The most significant institution (the military), whose sole purpose in a typical state is to protect the people and the homeland, was dragged by Hafiz al-Assad into committing massacres against entire cities, and Bashar al-Assad embroiled it in a civil war, turning it into a brutal repressive tool (with the invention of barrel bombs) against the majority of the Syrian people (which some refer to as a numerical majority) while still retaining the right to respond to Israeli strikes and violations, just as his father did.

On December 8, 2024, Bashar al-Assad fled Damascus, causing the complete collapse of his regime along with its rotten, cardboard institutions steeped in corruption. With the free fall of the Assad regime and its institutions, the majority of Syrians found only one position to rally around—the presidency, which has been usurped by Hafiz al-Assad since 1970 and inherited by his son, particularly with the presence of a leadership figure (President Ahmad al-Shara) in this position with a clear program for transitioning to a normal Syrian state, committed to building democratic institutions and firmly re-establishing itself in the Arab and Islamic sphere.

With the rebellion of the remnants of the Assad regime on March 8, 2025 (the remnants of the security apparatus and the dissolved Assad forces) on the Syrian coast and their assault on the General Security institution, the differentiation and sorting between a majority, which represents the will of the Syrian people in all its components—not merely numerical but politically oriented around the presidency—has intensified, especially following the president’s speech and his commitment to hold undisciplined elements accountable and the subsequent formation of a fact-finding committee.
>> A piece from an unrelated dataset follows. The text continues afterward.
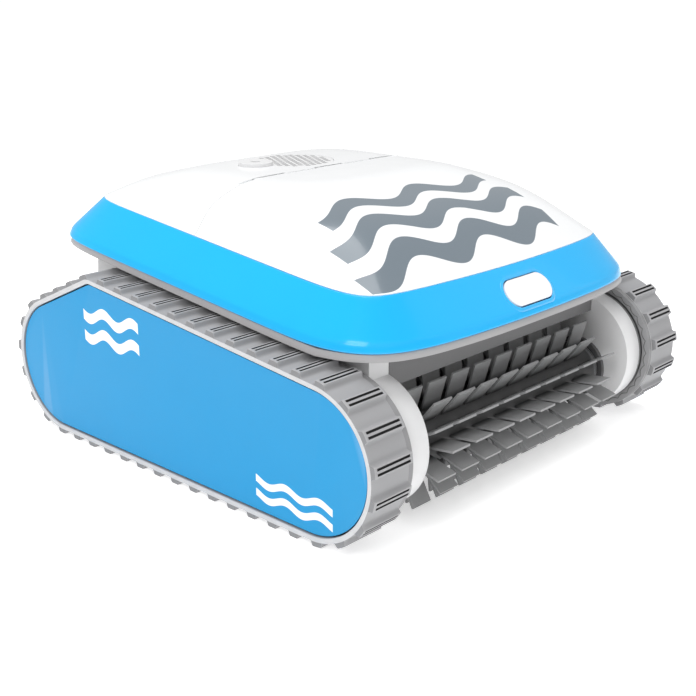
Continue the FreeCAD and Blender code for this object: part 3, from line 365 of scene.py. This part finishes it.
class CLEANER_OT_insides(bpy.types.Operator):
    """Finish the pieces inside the hull"""

    bl_idname = "cleaner.insides"
    bl_label = "Insides"

    def execute(self, context):
        dark = finish_of("inner_plastic", (0.05, 0.052, 0.056), 0.5)
        steel = finish_of("bright_steel", (0.62, 0.63, 0.65), 0.28, grain=(900, 0.1), Metallic=1.0)
        foam = finish_of("closed_foam", (0.80, 0.79, 0.75), 0.9, grain=(700, 0.8))
        mesh = finish_of("woven_mesh", (0.72, 0.76, 0.80), 0.8, grain=(1400, 1.0))
        board = finish_of("solder_mask", (0.02, 0.16, 0.07), 0.35)
        seal = finish_of("seal_rubber", (0.03, 0.03, 0.032), 0.7)
        basket = finish_of("basket_plastic", (0.30, 0.31, 0.32), 0.45)
        dress(dark, "propeller", "motor_housing", "motor_cap", "brush_core", "inlet_flap_left",
              "inlet_flap_right", "latch_keeper", "brush_cap_left", "brush_cap_right")
        dress(steel, "hinge_pin", "bottom_screws", "cover_screws", "front_axle_left",
              "front_axle_right", "idler_axle_left", "idler_axle_right", "pump_shaft",
              "drive_shaft_left", "drive_shaft_right", "latch_spring", "pump_motor",
              "drive_motor_left", "drive_motor_right")
        dress(foam, "foam_float_left", "foam_float_right")
        dress(mesh, "filter_mesh")
        dress(board, "circuit_board")
        dress(seal, "shaft_seal")
        dress(basket, "filter_basket", "belt_rail_left", "belt_rail_right", "front_wheel_left",
              "front_wheel_right", "rear_wheel_left", "rear_wheel_right", "idler_roller_left",
              "idler_roller_right")
        return {"FINISHED"}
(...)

This majority agrees on a new social contract focused on establishing democratic institutions for the new Syrian state and producing a democratic system with all controls and accountability mechanisms. 
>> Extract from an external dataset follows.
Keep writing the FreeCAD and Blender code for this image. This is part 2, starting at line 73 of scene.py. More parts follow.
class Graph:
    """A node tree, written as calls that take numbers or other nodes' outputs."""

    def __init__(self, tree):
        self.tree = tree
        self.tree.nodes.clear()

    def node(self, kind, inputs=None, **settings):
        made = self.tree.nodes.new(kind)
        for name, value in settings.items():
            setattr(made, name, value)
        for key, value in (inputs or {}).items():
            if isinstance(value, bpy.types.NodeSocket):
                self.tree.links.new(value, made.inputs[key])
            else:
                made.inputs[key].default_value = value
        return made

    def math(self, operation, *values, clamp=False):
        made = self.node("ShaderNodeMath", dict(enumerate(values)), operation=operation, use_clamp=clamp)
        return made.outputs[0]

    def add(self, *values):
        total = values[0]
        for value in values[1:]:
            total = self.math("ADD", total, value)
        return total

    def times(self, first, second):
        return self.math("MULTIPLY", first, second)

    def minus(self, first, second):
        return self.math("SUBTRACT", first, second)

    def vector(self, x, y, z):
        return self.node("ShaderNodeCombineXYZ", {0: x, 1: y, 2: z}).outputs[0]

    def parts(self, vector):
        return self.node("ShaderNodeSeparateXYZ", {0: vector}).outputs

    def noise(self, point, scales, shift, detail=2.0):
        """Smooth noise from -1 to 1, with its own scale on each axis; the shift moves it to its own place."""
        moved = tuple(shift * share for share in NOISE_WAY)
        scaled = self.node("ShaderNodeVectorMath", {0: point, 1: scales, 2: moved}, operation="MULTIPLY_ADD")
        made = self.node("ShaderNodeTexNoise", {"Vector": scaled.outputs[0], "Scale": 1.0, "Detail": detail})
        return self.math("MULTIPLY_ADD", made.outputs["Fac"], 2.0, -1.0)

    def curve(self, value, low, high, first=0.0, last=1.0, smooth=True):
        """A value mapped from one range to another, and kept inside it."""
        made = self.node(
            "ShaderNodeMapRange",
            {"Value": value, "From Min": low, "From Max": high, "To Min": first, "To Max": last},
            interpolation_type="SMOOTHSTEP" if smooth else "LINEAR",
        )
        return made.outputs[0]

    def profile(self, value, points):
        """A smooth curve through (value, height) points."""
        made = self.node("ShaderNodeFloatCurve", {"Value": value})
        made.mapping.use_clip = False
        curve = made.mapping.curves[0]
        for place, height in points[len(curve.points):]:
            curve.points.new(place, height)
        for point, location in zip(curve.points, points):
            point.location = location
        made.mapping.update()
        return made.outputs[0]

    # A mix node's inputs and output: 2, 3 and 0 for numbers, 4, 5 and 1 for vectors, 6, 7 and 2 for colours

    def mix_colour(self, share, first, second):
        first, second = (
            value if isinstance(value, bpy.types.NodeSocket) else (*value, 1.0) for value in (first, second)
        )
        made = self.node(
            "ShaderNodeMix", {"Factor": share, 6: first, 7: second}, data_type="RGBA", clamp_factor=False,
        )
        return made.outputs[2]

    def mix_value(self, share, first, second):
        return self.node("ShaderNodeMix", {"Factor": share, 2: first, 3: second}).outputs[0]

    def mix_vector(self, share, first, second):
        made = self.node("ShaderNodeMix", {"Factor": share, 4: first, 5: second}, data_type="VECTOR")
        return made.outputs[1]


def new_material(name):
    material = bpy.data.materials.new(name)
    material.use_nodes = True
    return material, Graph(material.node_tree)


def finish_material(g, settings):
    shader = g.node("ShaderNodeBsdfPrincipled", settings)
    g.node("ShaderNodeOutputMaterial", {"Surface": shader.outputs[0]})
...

On the opposing side, there remains a numerical minority that is isolated and cocooned within the remnants of Assad’s sectarian loyalty and its grassroots support. This minority, skeptical of the presidency and lacking faith in the newly formed institutions, claims a uniqueness that distinguishes it from the general will of the Syrian people to the extent of demanding separation from the Syrian state, foolishly ignoring that the general will cannot err and that individuals who sing outside the majority’s tune are the ones in error.